随着诸多智能材料的兴起,可赋予传统结构多样化的功能,并有力推进了各领域对智能结构的研究。围绕智能结构形状控制要点,首先综述了智能结构形状监测常用的3种基于应变的结构变形重构方法:模态法、Ko位移理论法、逆有限元法的基本原理和研究现状,对比分析了这3种重构方法的优缺点之后,确定本文选用逆有限元重构法;其次总结了压电智能结构中作动器控制变形影响因素和优化算法的研究现状;然后将压电智能结构作为载体,以实现结构具有自感知、自驱动能力为目的,结合不同智能算法的利弊与传感器和作动器布局综合研究的实际需求,提出了一种压电传感器和压电作动器布局综合优化策略;最后讨论了压电传感器和作动器布局综合优化研究中存在的难点问题,并展望了压电智能结构在未来的研究发展前景。

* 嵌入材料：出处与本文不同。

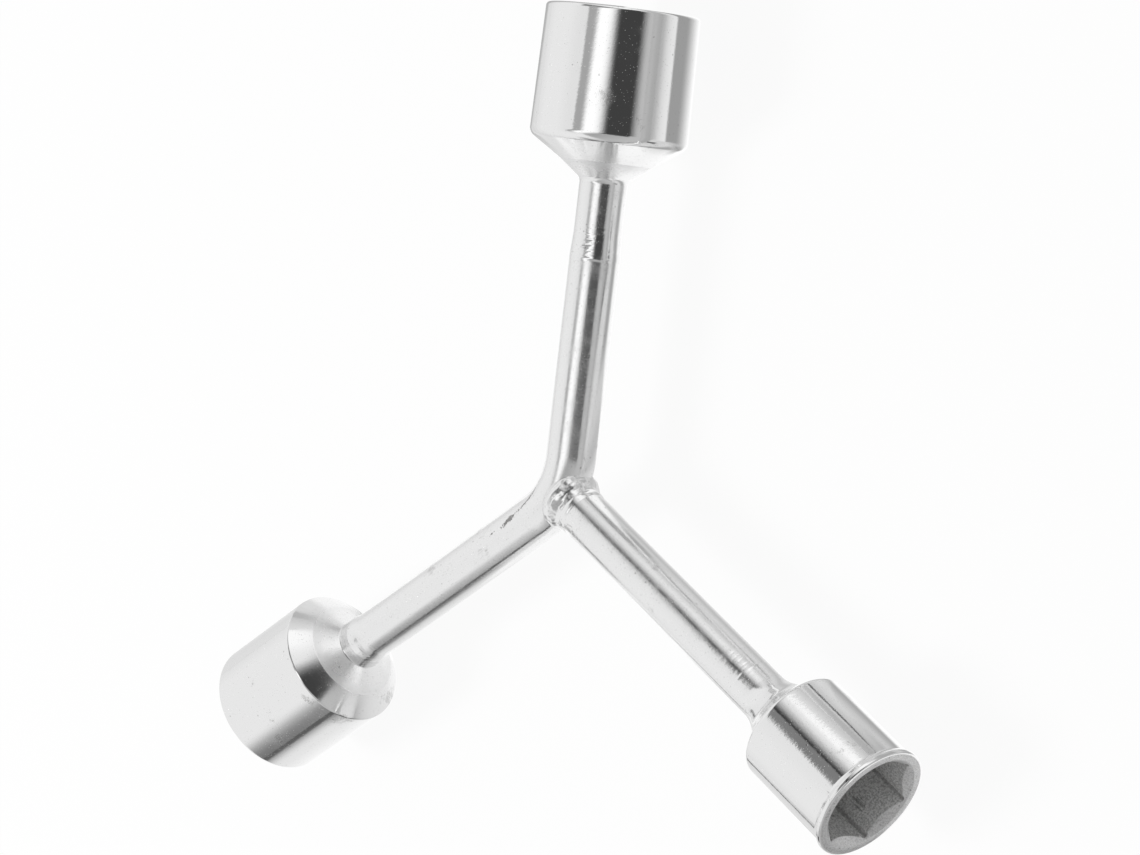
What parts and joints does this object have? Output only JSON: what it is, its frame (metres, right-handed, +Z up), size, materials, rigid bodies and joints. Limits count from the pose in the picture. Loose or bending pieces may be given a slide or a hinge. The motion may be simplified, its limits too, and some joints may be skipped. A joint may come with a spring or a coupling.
{
  "type": "y socket wrench",
  "caption": "Y-shaped socket wrench: a bent steel bar with a stem welded to it, and a turned hex socket on the end of each arm, all bright plated.",
  "frame": {"origin": "middle of the underside of the wrench's box, on the surface that the widest socket rests on", "axes": "+Z up, square to the level plane of the three arms; the stem with the 14 mm socket points along -Y; +X runs across the two arms of the bent bar, towards the 19 mm socket"},
  "size_m": [0.151, 0.1236, 0.0252],
  "materials": {
    "plated_bar": "bright plated drawn bar",
    "plated_weld": "bright plated weld bead",
    "plated_socket": "bright plated turned steel"
  },
  "bodies": {
    "root": {"bent_rod": "plated_bar", "stem_rod": "plated_bar", "hub_weld": "plated_weld", "socket_19": "plated_socket", "socket_17": "plated_socket", "socket_14": "plated_socket", "socket_weld_19": "plated_weld", "socket_weld_17": "plated_weld", "socket_weld_14": "plated_weld"}
  },
  "joints": []
}
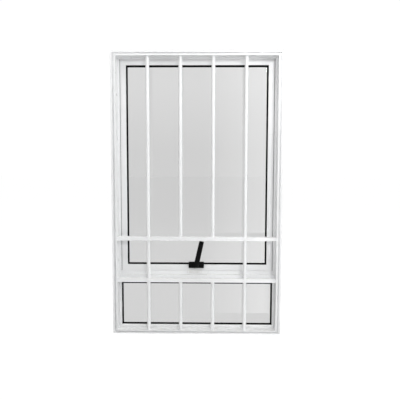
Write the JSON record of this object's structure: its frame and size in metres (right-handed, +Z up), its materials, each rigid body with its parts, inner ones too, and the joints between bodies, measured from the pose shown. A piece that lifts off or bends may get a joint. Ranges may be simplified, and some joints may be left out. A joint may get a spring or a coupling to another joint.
{
  "type": "barred projecting window",
  "caption": "Top-hung projecting window over a fixed light, with a security grille of round bars and flat rails inside its frame.",
  "frame": {"origin": "middle of the sill's underside, halfway through the frame's depth", "axes": "+X to the right seen from the room, +Y from the room to the outside, +Z up"},
  "size_m": [0.6, 0.09, 1],
  "materials": {
    "white_coated_aluminium": "white powder coat, satin, on extruded aluminium",
    "clear_glass": "clear float glass, 4 mm",
    "black_gasket": "black EPDM, matt",
    "raw_aluminium": "mill finish",
    "stainless_steel": "satin stainless steel",
    "black_coated_metal": "black satin coat on die-cast metal",
    "black_nylon": "black nylon, matt",
    "white_nylon": "white nylon",
    "zinc_screw": "zinc-plated steel"
  },
  "bodies": {
    "frame": {"fixed_glass": "clear_glass", "fixed_glazing_beads": "white_coated_aluminium", "fixed_inner_gasket": "black_gasket", "fixed_outer_gasket": "black_gasket", "fixed_setting_blocks": "black_nylon", "frame_corner_cleats": "raw_aluminium", "grille_rivets": "white_coated_aluminium", "head": "white_coated_aluminium", "keeper": "white_nylon", "keeper_rivets": "zinc_screw", "left_frame_pin": "stainless_steel", "left_jamb": "white_coated_aluminium", "left_long_bar": "white_coated_aluminium", "left_lower_bar": "white_coated_aluminium", "left_stay_track": "stainless_steel", "left_upper_bar": "white_coated_aluminium", "lower_rail": "white_coated_aluminium", "rail_end_plugs": "white_nylon", "rail_end_screws": "zinc_screw", "right_frame_pin": "stainless_steel", "right_jamb": "white_coated_aluminium", "right_long_bar": "white_coated_aluminium", "right_lower_bar": "white_coated_aluminium", "right_stay_track": "stainless_steel", "right_upper_bar": "white_coated_aluminium", "sash_seal": "black_gasket", "sill": "white_coated_aluminium", "stay_track_rivets": "zinc_screw", "transom": "white_coated_aluminium", "upper_rail": "white_coated_aluminium"},
    "sash": {"sash_top_rail": "white_coated_aluminium", "sash_bottom_rail": "white_coated_aluminium", "sash_left_stile": "white_coated_aluminium", "sash_right_stile": "white_coated_aluminium", "sash_corner_cleats": "raw_aluminium", "sash_glass": "clear_glass", "sash_inner_gasket": "black_gasket", "sash_outer_gasket": "black_gasket", "sash_glazing_beads": "white_coated_aluminium", "sash_setting_blocks": "black_nylon", "left_sash_bar": "stainless_steel", "right_sash_bar": "stainless_steel", "left_sash_pins": "stainless_steel", "right_sash_pins": "stainless_steel", "sash_bar_screws": "zinc_screw", "handle_base": "black_coated_metal", "handle_screws": "zinc_screw"},
    "left_arm": {"left_stay_arm": "stainless_steel"},
    "right_arm": {"right_stay_arm": "stainless_steel"},
    "left_shoe": {"left_stay_shoe": "white_nylon"},
    "right_shoe": {"right_stay_shoe": "white_nylon"},
    "handle": {"handle_lever": "black_coated_metal", "cam_tongue": "black_coated_metal", "handle_spindle": "black_coated_metal"}
  },
  "joints": [
    {"name": "stay_swing", "type": "hinge", "parent": "frame", "child": "left_arm", "pos_m": [-0.288, 0.026, 0.6815], "axis": [-1, 0, 0], "range_deg": [0, 45]},
    {"name": "sash_tilt", "type": "hinge", "parent": "left_arm", "child": "sash", "pos_m": [-0.288, 0.026, 0.8315], "axis": [1, 0, 0], "range_deg": [0, 90]},
    {"name": "right_arm_swing", "type": "hinge", "parent": "sash", "child": "right_arm", "pos_m": [0.288, 0.026, 0.8315], "axis": [-1, 0, 0], "range_deg": [0, 90]},
    {"name": "left_shoe_travel", "type": "hinge", "parent": "sash", "child": "left_shoe", "pos_m": [-0.293, 0.026, 0.9815], "axis": [-1, 0, 0], "range_deg": [0, 45]},
    {"name": "right_shoe_travel", "type": "hinge", "parent": "sash", "child": "right_shoe", "pos_m": [0.293, 0.026, 0.9815], "axis": [-1, 0, 0], "range_deg": [0, 45]},
    {"name": "handle_turn", "type": "hinge", "parent": "sash", "child": "handle", "pos_m": [-0.002, 0.003, 0.2403], "axis": [0, 1, 0], "range_deg": [0, 90]}
  ],
  "couplings": [
    {"joint": "sash_tilt", "follows": "stay_swing", "ratio": 2},
    {"joint": "right_arm_swing", "follows": "stay_swing", "ratio": 2},
    {"joint": "left_shoe_travel", "follows": "stay_swing", "ratio": 1},
    {"joint": "right_shoe_travel", "follows": "stay_swing", "ratio": 1}
  ]
}
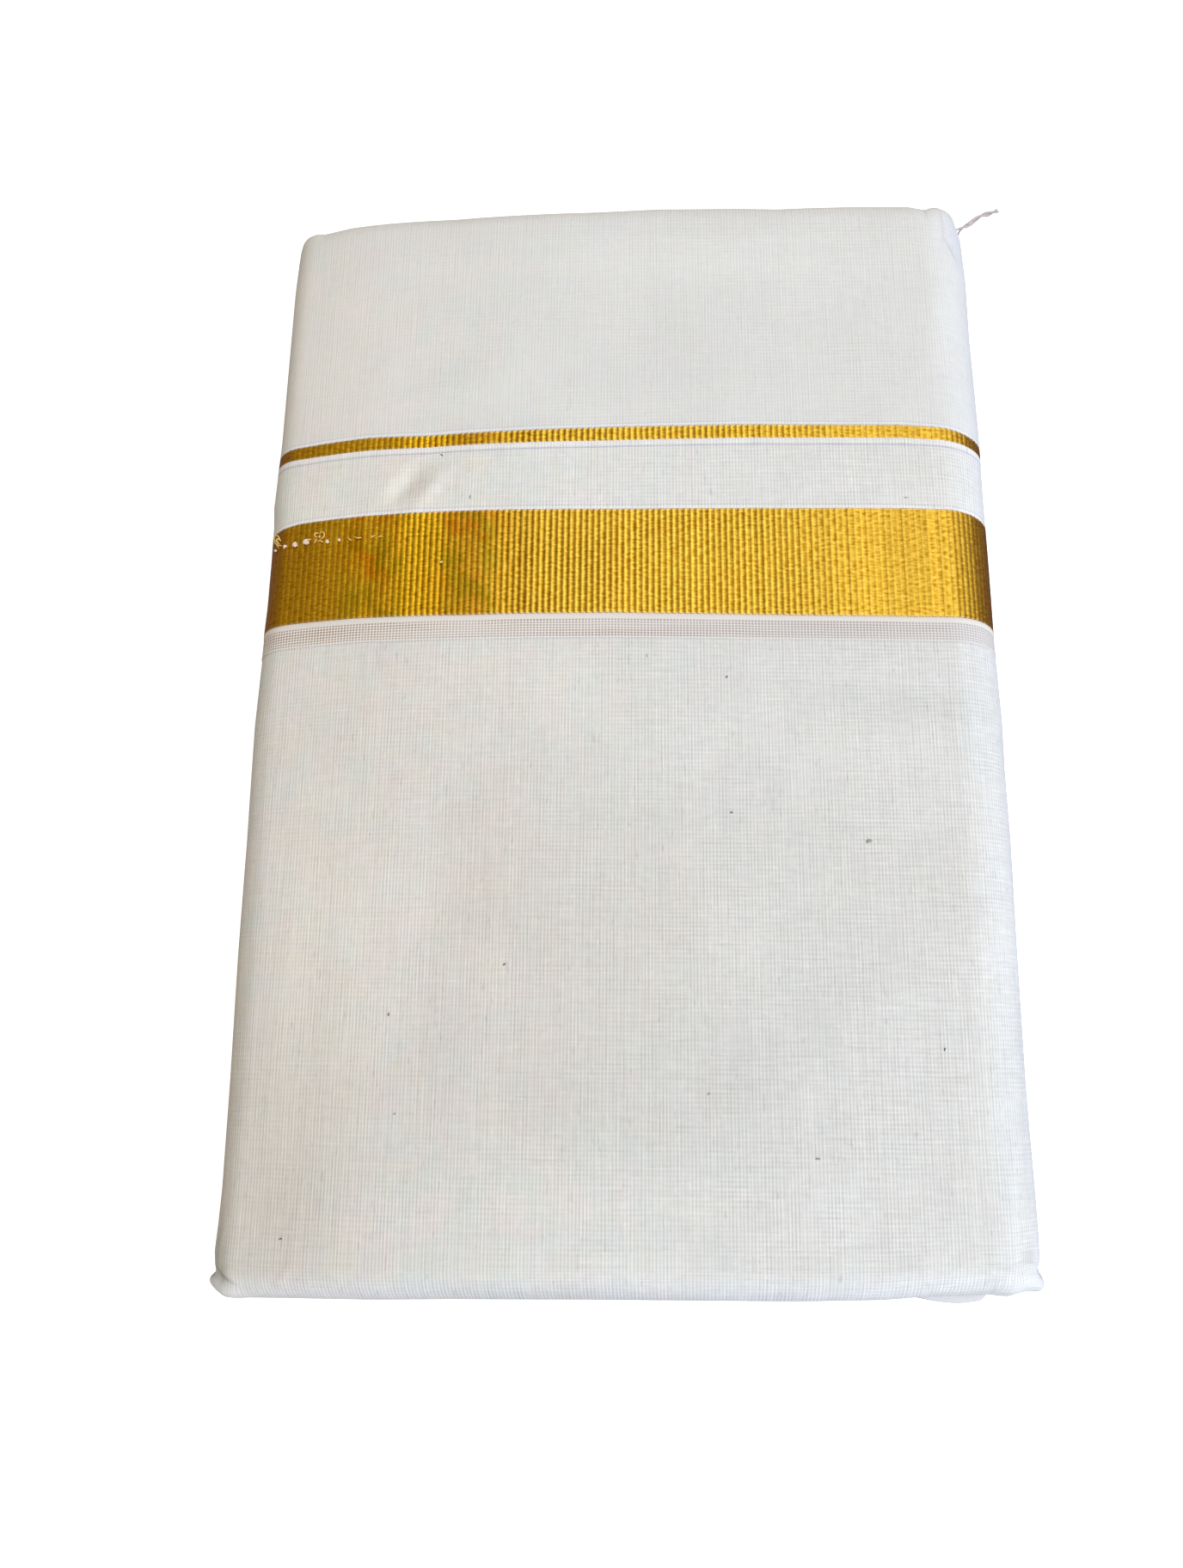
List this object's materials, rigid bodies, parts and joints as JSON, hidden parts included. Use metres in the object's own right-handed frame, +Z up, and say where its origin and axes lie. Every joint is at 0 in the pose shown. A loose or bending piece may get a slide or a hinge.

关键词: 布局优化, 结构重构法, 影响因素, 压电智能结构, 传感器/作动器

Abstract:

The emergence of a large number of smart materials endows traditional structures with diversified functions, vigorously promoting the research on smart structures in various fields. Focusing on smart structure shape control points, this paper first summarizes three strain based structure deformation reconstruction methods commonly used in intelligent structure shape monitoring: the modal method, the Ko displacement theory, and the inverse finite element method. The basic principles and research status of these methods are introduced, and the inverse finite element method is selected for this study after the advantages and disadvantages of the three methods are compared. Secondly, the research status of influence factors and optimization algorithms of actuator control deformation in piezoelectric intelligent structures is introduced. The piezoelectric intelligent structure is then used as the carrier to realize the self-sensing and self-actuation ability of the structure. Combining the advantages and disadvantages of different intelligent algorithms and the actual needs of comprehensive research on sensors and actuator layouts, we propose a comprehensive optimization strategy for piezoelectric sensors and actuator layouts. Finally, the difficulties in the layout optimization of piezoelectric sensors and actuators are discussed, and the future research and development prospects of piezoelectric intelligent structures are prospected.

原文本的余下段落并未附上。